For Mike Huckabee and Mitt Romney, Super Tuesday provided enough victory to build rationales for continuing their campaigns, but they are now well behind McCain in delegate count and momentum. Their campaigns may now be less about winning the nomination and more about making statements, and perhaps setting the stage for their political futures.
It's hard to picture a scenario to stop McCain, however, there are significant shadows lurking around the corner: Conservatives voted heavily for his two opponents. In fact, exit polls show four in 10 conservatives voted for former Arkansas Gov. Mike Huckabee, as did four in 10 for former Massachusetts Gov. Mitt Romney. McCain needs to consolidate the Republican conservative base. While he offers the Republicans a unique opportunity to grab the center of the political spectrum in the general election -- moderates and independents -- his real problem is obtaining support among that core of conservatives who neither like him nor trust him. His position on Iraq and national security should be of great appeal to conservatives, as should his biography of being a former prisoner of war. But, what is very troubling to them is that he has not been a Republican stalwart, he has little or no economic plan, and he is moderate on immigration.

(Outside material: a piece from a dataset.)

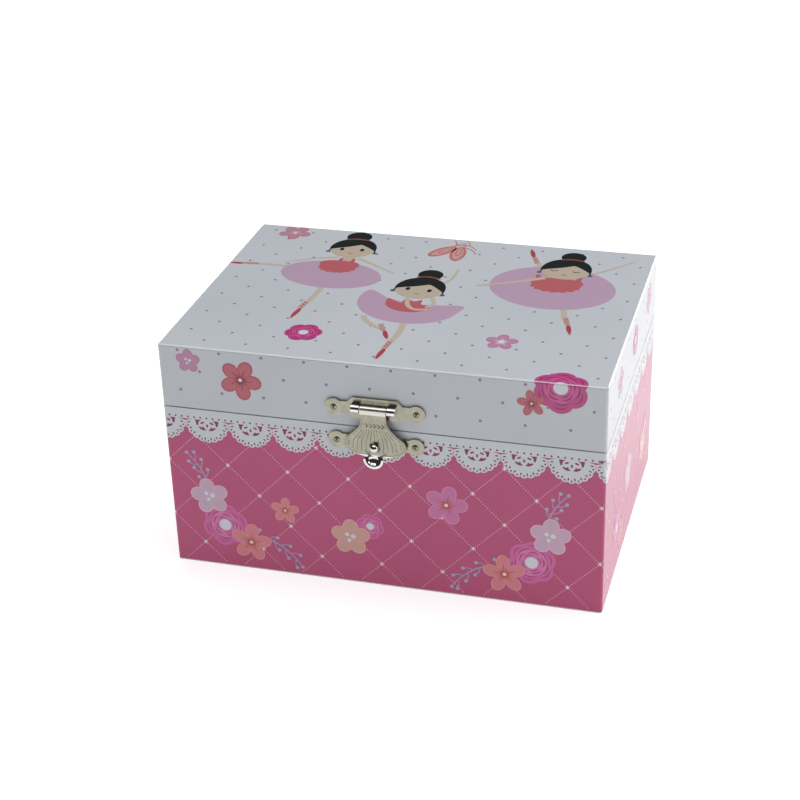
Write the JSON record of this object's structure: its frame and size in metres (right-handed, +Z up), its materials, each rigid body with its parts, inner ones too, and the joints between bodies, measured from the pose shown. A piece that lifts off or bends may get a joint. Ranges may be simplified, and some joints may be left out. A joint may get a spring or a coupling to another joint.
{
  "type": "ballerina jewellery box",
  "caption": "Hinged paper-covered board box with a front hasp latch, mirrored lid, lined tray, and a wind-up music movement turning a spring-mounted dancer that rises as the lid opens.",
  "frame": {"origin": "centre of the underside, on the surface the box rests on", "axes": "+X to the box's right as seen from the front, +Y to the back, +Z up; the latch is on the -Y side"},
  "size_m": [0.15, 0.127, 0.084],
  "materials": {
    "greyboard": "uncoated greyboard",
    "printed_wrap_base": "thinly varnished printed paper, rose pink ground",
    "printed_wrap_lid": "thinly varnished printed paper, pale cool grey ground",
    "foot_paper": "plain matt paper",
    "velour": "short-pile velour on board",
    "lid_lining_paper": "plain matt paper",
    "deck_board": "uncoated greyboard",
    "mirror_glass": "silvered glass",
    "champagne_nickel": "dull champagne nickel plate on stamped steel",
    "bright_nickel": "bright nickel plate",
    "hinge_steel": "nickel-plated steel",
    "zinc_steel": "zinc-plated steel",
    "cast_zinc": "gold-lacquered zinc casting",
    "brass": "turned brass",
    "comb_steel": "ground spring steel",
    "spring_steel": "blued spring steel",
    "train_plastic": "acetal",
    "guide_plastic": "moulded plastic",
    "figure_plastic": "hand-painted moulded plastic",
    "tulle": "stiff tulle"
  },
  "bodies": {
    "base": {"foot_sheet": "foot_paper", "base_floor_board": "greyboard", "base_front_board": "greyboard", "base_back_board": "greyboard", "base_side_boards": "greyboard", "base_wrap": "printed_wrap_base", "compartment_lining": "velour", "compartment_divider": "velour", "movement_partition": "greyboard", "deck_cleats": "greyboard", "movement_deck": "deck_board", "deck_lining": "velour", "stop_wire_bush": "guide_plastic", "stop_wire_guide": "guide_plastic", "hinge_base_leaves": "hinge_steel", "hinge_pins": "zinc_steel", "base_nails": "zinc_steel", "latch_base_plate": "champagne_nickel", "latch_stud": "bright_nickel", "movement_bedplate": "cast_zinc", "movement_screws": "zinc_steel", "movement_small_screws": "zinc_steel", "music_comb": "comb_steel", "barrel_bridge": "brass", "cylinder_top_bearing": "brass", "spring_housing": "zinc_steel", "mainspring": "spring_steel", "governor_frame": "brass", "stop_wire_spring": "spring_steel", "spring_lower_half": "spring_steel"},
    "cylinder": {"cylinder_arbor": "zinc_steel", "music_cylinder": "brass", "cylinder_pinion": "brass", "cylinder_gear": "train_plastic", "spring_socket": "train_plastic"},
    "winder": {"winding_arbor": "zinc_steel", "crown_wheel": "train_plastic", "winding_key": "zinc_steel"},
    "governor_wheel": {"governor_shaft": "zinc_steel", "worm_wheel": "train_plastic"},
    "fan": {"governor_worm": "zinc_steel", "governor_fan": "train_plastic"},
    "stop_wire": {"stop_wire": "zinc_steel"},
    "spring_middle": {"spring_upper_half": "spring_steel"},
    "dancer_stem": {"dancer_plug": "train_plastic"},
    "dancer": {"dancer_figure": "figure_plastic", "dancer_tutu": "tulle"},
    "lid": {"lid_top_board": "greyboard", "lid_front_board": "greyboard", "lid_back_board": "greyboard", "lid_side_boards": "greyboard", "lid_wrap": "printed_wrap_lid", "lid_lining": "lid_lining_paper", "mirror": "mirror_glass", "mirror_surround": "greyboard", "latch_lid_plate": "champagne_nickel", "latch_pin": "zinc_steel", "hinge_lid_leaves": "hinge_steel", "lid_nails": "zinc_steel"},
    "latch_flap": {"latch_flap": "champagne_nickel"}
  },
  "joints": [
    {"name": "lid_open", "type": "hinge", "parent": "base", "child": "lid", "pos_m": [0, 0.0546, 0.061], "axis": [-1, 0, 0], "range_deg": [0, 100]},
    {"name": "latch_swing", "type": "hinge", "parent": "lid", "child": "latch_flap", "pos_m": [-0.0006, -0.0553, 0.0688], "axis": [-1, 0, 0], "range_deg": [0, 150]},
    {"name": "music_drive", "type": "hinge", "parent": "base", "child": "cylinder", "pos_m": [0, 0.0334, 0.04], "axis": [0, 0, 1], "continuous": true},
    {"name": "key_turn", "type": "hinge", "parent": "base", "child": "winder", "pos_m": [0, 0.05, 0.0175], "axis": [0, 1, 0], "continuous": true},
    {"name": "governor_wheel_turn", "type": "hinge", "parent": "base", "child": "governor_wheel", "pos_m": [-0.00561, 0.02779, 0.0252], "axis": [0, 0, 1], "continuous": true},
    {"name": "fan_spin", "type": "hinge", "parent": "base", "child": "fan", "pos_m": [-0.016, 0.02179, 0.0252], "axis": [1, 0, 0], "continuous": true},
    {"name": "stop_wire_rise", "type": "slide", "parent": "base", "child": "stop_wire", "axis": [0, 0, 1], "range_m": [0, 0.005], "deforming": ["stop_wire_spring"]},
    {"name": "spring_bend_low", "type": "hinge", "parent": "base", "child": "spring_middle", "pos_m": [0, 0.0334, 0.06112], "axis": [-1, 0, 0], "range_deg": [0, 45], "deforming": ["spring_lower_half"]},
    {"name": "spring_bend_high", "type": "hinge", "parent": "spring_middle", "child": "dancer_stem", "pos_m": [0, 0.02757, 0.06696], "axis": [-1, 0, 0], "range_deg": [0, 45], "deforming": ["spring_upper_half"]},
    {"name": "dancer_turn", "type": "hinge", "parent": "dancer_stem", "child": "dancer", "pos_m": [0, 0.02344, 0.06696], "axis": [0, -1, 0], "continuous": true}
  ],
  "couplings": [
    {"joint": "key_turn", "follows": "music_drive", "ratio": -0.2},
    {"joint": "governor_wheel_turn", "follows": "music_drive", "ratio": -4},
    {"joint": "fan_spin", "follows": "music_drive", "ratio": 96},
    {"joint": "dancer_turn", "follows": "music_drive", "ratio": 1},
    {"joint": "stop_wire_rise", "follows": "lid_open", "m_per_rad": 0.00286},
    {"joint": "spring_bend_low", "follows": "lid_open", "ratio": 0.45},
    {"joint": "spring_bend_high", "follows": "lid_open", "ratio": 0.45}
  ]
}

On the other hand, he offers Republicans a very unique chance to neutralize the issue of illegal immigration and its negative impact on the all-important Hispanic vote. McCain alone can help stem the tide of declining Hispanic support for Republicans.

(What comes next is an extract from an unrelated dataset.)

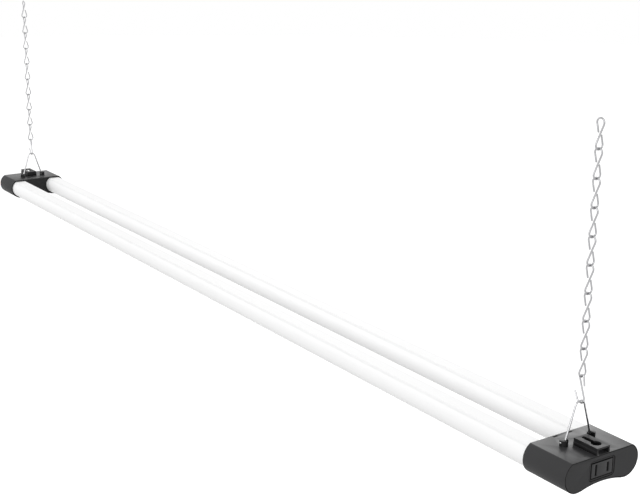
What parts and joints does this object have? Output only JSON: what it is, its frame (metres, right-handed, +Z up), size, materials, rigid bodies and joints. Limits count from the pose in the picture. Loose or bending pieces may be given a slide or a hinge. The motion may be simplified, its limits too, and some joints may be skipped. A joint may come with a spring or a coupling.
{
  "type": "hanging shop light",
  "caption": "Long double-tube LED shop light with an outlet in one end cap, keyhole brackets, and a wire bail, S hook and jack chain to hang each end.",
  "frame": {"origin": "midway between the round heads of the two keyholes, on the plane of the keyhole brackets' tops", "axes": "+X along the light towards the outlet end, +Y across it towards the rear tube, +Z up towards the ceiling"},
  "size_m": [1.16, 0.0796, 0.2807],
  "materials": {
    "cap_plastic": "fine-textured black moulding",
    "carrier_plastic": "plain black moulding",
    "bracket_plastic": "plain black moulding",
    "insert_plastic": "smooth black moulding",
    "contact_brass": "stamped",
    "screw_steel": "zinc plated",
    "gland_rubber": "moulded",
    "driver_laminate": "solder-masked laminate",
    "terminal_plastic": "moulded",
    "transformer_tape": "wound tape over ferrite",
    "capacitor_sleeve": "shrunk sleeve",
    "fuse_ceramic": "glazed",
    "frosted_diffuser": "frosted white, translucent",
    "white_rail": "white powder coat over aluminium",
    "white_laminate": "white solder mask",
    "emitter_phosphor": "silicone over phosphor",
    "wire_insulation": "smooth",
    "lead_insulation": "smooth",
    "bail_steel": "bright zinc wire",
    "hook_steel": "bright zinc wire",
    "chain_steel": "bright zinc wire"
  },
  "bodies": {
    "housing": {"outlet_cap_shell": "cap_plastic", "outlet_carrier": "carrier_plastic", "outlet_keyhole_bracket": "bracket_plastic", "outlet_insert": "insert_plastic", "outlet_contacts": "contact_brass", "outlet_rail_screws": "screw_steel", "outlet_cap_screws": "screw_steel", "cord_cap_shell": "cap_plastic", "cord_carrier": "carrier_plastic", "cord_keyhole_bracket": "bracket_plastic", "cord_gland": "gland_rubber", "cord_rail_screws": "screw_steel", "cord_cap_screws": "screw_steel", "driver_board": "driver_laminate", "driver_screws": "screw_steel", "driver_terminal": "terminal_plastic", "driver_transformer": "transformer_tape", "driver_capacitors": "capacitor_sleeve", "driver_fuse": "fuse_ceramic", "front_diffuser": "frosted_diffuser", "rear_diffuser": "frosted_diffuser", "front_rail": "white_rail", "rear_rail": "white_rail", "front_led_board": "white_laminate", "rear_led_board": "white_laminate", "front_leds": "emitter_phosphor", "rear_leds": "emitter_phosphor", "through_wires": "wire_insulation", "board_leads": "lead_insulation"},
    "outlet_bail": {"outlet_bail": "bail_steel"},
    "outlet_s_hook": {"outlet_s_hook": "hook_steel"},
    "cord_bail": {"cord_bail": "bail_steel"},
    "cord_s_hook": {"cord_s_hook": "hook_steel"},
    "outlet_chain_link_1": {"outlet_chain_link_1": "chain_steel"},
    "outlet_chain_link_2": {"outlet_chain_link_2": "chain_steel"},
    "outlet_chain_link_3": {"outlet_chain_link_3": "chain_steel"},
    "outlet_chain_link_4": {"outlet_chain_link_4": "chain_steel"},
    "outlet_chain_link_5": {"outlet_chain_link_5": "chain_steel"},
    "outlet_chain_link_6": {"outlet_chain_link_6": "chain_steel"},
    "outlet_chain_link_7": {"outlet_chain_link_7": "chain_steel"},
    "outlet_chain_link_8": {"outlet_chain_link_8": "chain_steel"},
    "outlet_chain_link_9": {"outlet_chain_link_9": "chain_steel"},
    "cord_chain_link_1": {"cord_chain_link_1": "chain_steel"},
    "cord_chain_link_2": {"cord_chain_link_2": "chain_steel"},
    "cord_chain_link_3": {"cord_chain_link_3": "chain_steel"},
    "cord_chain_link_4": {"cord_chain_link_4": "chain_steel"},
    "cord_chain_link_5": {"cord_chain_link_5": "chain_steel"},
    "cord_chain_link_6": {"cord_chain_link_6": "chain_steel"},
    "cord_chain_link_7": {"cord_chain_link_7": "chain_steel"},
    "cord_chain_link_8": {"cord_chain_link_8": "chain_steel"},
    "cord_chain_link_9": {"cord_chain_link_9": "chain_steel"}
  },
  "joints": [
    {"name": "outlet_bail_pivot", "type": "hinge", "parent": "housing", "child": "outlet_bail", "pos_m": [0.5528, 0, -0.0026], "axis": [0, 1, 0], "range_deg": [-90, 72]},
    {"name": "outlet_s_hook_swing", "type": "hinge", "parent": "outlet_bail", "child": "outlet_s_hook", "pos_m": [0.5528, 0, 0.0284], "axis": [0, -1, 0], "range_deg": [-90, 90]},
    {"name": "outlet_link_1_swing", "type": "hinge", "parent": "outlet_s_hook", "child": "outlet_chain_link_1", "pos_m": [0.5528, 0, 0.04955], "axis": [1, 0, 0], "range_deg": [-75, 75]},
    {"name": "outlet_link_2_swing", "type": "hinge", "parent": "outlet_chain_link_1", "child": "outlet_chain_link_2", "pos_m": [0.5528, 0, 0.07003], "axis": [0, 1, 0], "range_deg": [-75, 75]},
    {"name": "outlet_link_3_swing", "type": "hinge", "parent": "outlet_chain_link_2", "child": "outlet_chain_link_3", "pos_m": [0.5528, 0, 0.09373], "axis": [-1, 0, 0], "range_deg": [-75, 75]},
    {"name": "outlet_link_4_swing", "type": "hinge", "parent": "outlet_chain_link_3", "child": "outlet_chain_link_4", "pos_m": [0.5528, 0, 0.11422], "axis": [0, -1, 0], "range_deg": [-75, 75]},
    {"name": "outlet_link_5_swing", "type": "hinge", "parent": "outlet_chain_link_4", "child": "outlet_chain_link_5", "pos_m": [0.5528, 0, 0.13792], "axis": [1, 0, 0], "range_deg": [-75, 75]},
    {"name": "outlet_link_6_swing", "type": "hinge", "parent": "outlet_chain_link_5", "child": "outlet_chain_link_6", "pos_m": [0.5528, 0, 0.15843], "axis": [0, 1, 0], "range_deg": [-75, 75]},
    {"name": "outlet_link_7_swing", "type": "hinge", "parent": "outlet_chain_link_6", "child": "outlet_chain_link_7", "pos_m": [0.5528, 0, 0.18213], "axis": [-1, 0, 0], "range_deg": [-75, 75]},
    {"name": "outlet_link_8_swing", "type": "hinge", "parent": "outlet_chain_link_7", "child": "outlet_chain_link_8", "pos_m": [0.5528, 0, 0.20262], "axis": [0, -1, 0], "range_deg": [-75, 75]},
    {"name": "outlet_link_9_swing", "type": "hinge", "parent": "outlet_chain_link_8", "child": "outlet_chain_link_9", "pos_m": [0.5528, 0, 0.22632], "axis": [1, 0, 0], "range_deg": [-75, 75]},
    {"name": "cord_bail_pivot", "type": "hinge", "parent": "housing", "child": "cord_bail", "pos_m": [-0.5528, 0, -0.0026], "axis": [0, -1, 0], "range_deg": [-90, 72]},
    {"name": "cord_s_hook_swing", "type": "hinge", "parent": "cord_bail", "child": "cord_s_hook", "pos_m": [-0.5528, 0, 0.0284], "axis": [0, 1, 0], "range_deg": [-90, 90]},
    {"name": "cord_link_1_swing", "type": "hinge", "parent": "cord_s_hook", "child": "cord_chain_link_1", "pos_m": [-0.5528, 0, 0.04955], "axis": [1, 0, 0], "range_deg": [-75, 75]},
    {"name": "cord_link_2_swing", "type": "hinge", "parent": "cord_chain_link_1", "child": "cord_chain_link_2", "pos_m": [-0.5528, 0, 0.07003], "axis": [0, 1, 0], "range_deg": [-75, 75]},
    {"name": "cord_link_3_swing", "type": "hinge", "parent": "cord_chain_link_2", "child": "cord_chain_link_3", "pos_m": [-0.5528, 0, 0.09373], "axis": [-1, 0, 0], "range_deg": [-75, 75]},
    {"name": "cord_link_4_swing", "type": "hinge", "parent": "cord_chain_link_3", "child": "cord_chain_link_4", "pos_m": [-0.5528, 0, 0.11422], "axis": [0, -1, 0], "range_deg": [-75, 75]},
    {"name": "cord_link_5_swing", "type": "hinge", "parent": "cord_chain_link_4", "child": "cord_chain_link_5", "pos_m": [-0.5528, 0, 0.13792], "axis": [1, 0, 0], "range_deg": [-75, 75]},
    {"name": "cord_link_6_swing", "type": "hinge", "parent": "cord_chain_link_5", "child": "cord_chain_link_6", "pos_m": [-0.5528, 0, 0.15843], "axis": [0, 1, 0], "range_deg": [-75, 75]},
    {"name": "cord_link_7_swing", "type": "hinge", "parent": "cord_chain_link_6", "child": "cord_chain_link_7", "pos_m": [-0.5528, 0, 0.18213], "axis": [-1, 0, 0], "range_deg": [-75, 75]},
    {"name": "cord_link_8_swing", "type": "hinge", "parent": "cord_chain_link_7", "child": "cord_chain_link_8", "pos_m": [-0.5528, 0, 0.20262], "axis": [0, -1, 0], "range_deg": [-75, 75]},
    {"name": "cord_link_9_swing", "type": "hinge", "parent": "cord_chain_link_8", "child": "cord_chain_link_9", "pos_m": [-0.5528, 0, 0.22632], "axis": [1, 0, 0], "range_deg": [-75, 75]}
  ]
}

There is also the opportunity for Republican conservatives to unite behind McCain and take advantage of Democratic disunity. That's a choice that conservatives have to make for themselves.
Democrats have a few very important choices too. Will this be 1932 and a chance to elect an historic candidate with an historic mission for change? That could be either the first woman or the first African American. Also, Democrats have an opportunity to turn this into a new New Deal, or a similar 1980 Reagan moment. Each of those cases offered a package for change with a new kind of vision. I have said elsewhere that Franklin Roosevelt did not have a New Deal until after his campaign. That came after he read the will of the moment, and that came after the election.
On the other hand, will Democrat race degenerate into a repeat of 1968? That year, supporters of Robert Kennedy and Eugene McCarthy, who were very opposed to the war in Vietnam, refused to warm up to party nominee Hubert Humphrey. Their lukewarm support cost Humphrey the election, and helped to elect Nixon by one point.
Now we will turn to some demographics. Each candidate has created a coalition, and they are revealed in Tuesday's exit polls.
- For Clinton, it's older women, Hispanics, and the oldest voters.
- For Obama, it's the very young, African Americans, liberals, and college educated voters. Obama also now gets 40% of the white male vote.
But, in order for either of the two candidates to secure the nomination, they must have greater crossover appeal. What separates these two candidates is not simply personality and tone, it's the fact that there are warring demographics that represent each candidacy. For Clinton, it's older women feeling that this is the last glass ceiling to break during their lifetime. For Obama, it's young voters and African Americans who are saying it's our turn and that the U.S. image both overseas and to its own citizens is at stake.
These conflicts represent serious rifts in the Democratic Party, and the longer it takes to heal those rifts the greater the advantage for McCain and the Republicans. In summary, lots of choices here need to be made. Will African Americans accept Clinton? Will young people vote in great numbers even if Obama is not the candidate? Will older women reject Obama? What will conservatives do?
About California: Some of you may have noticed our pre-election polling differed from the actual results. It appears that we underestimated Hispanic turnout and overestimated the importance of younger Hispanic voters. We also overestimated turnout among African-American voters. Those of you who have been following our work know that we have gotten 13 out of 17 races right this year, and so many others over the years. This does happen.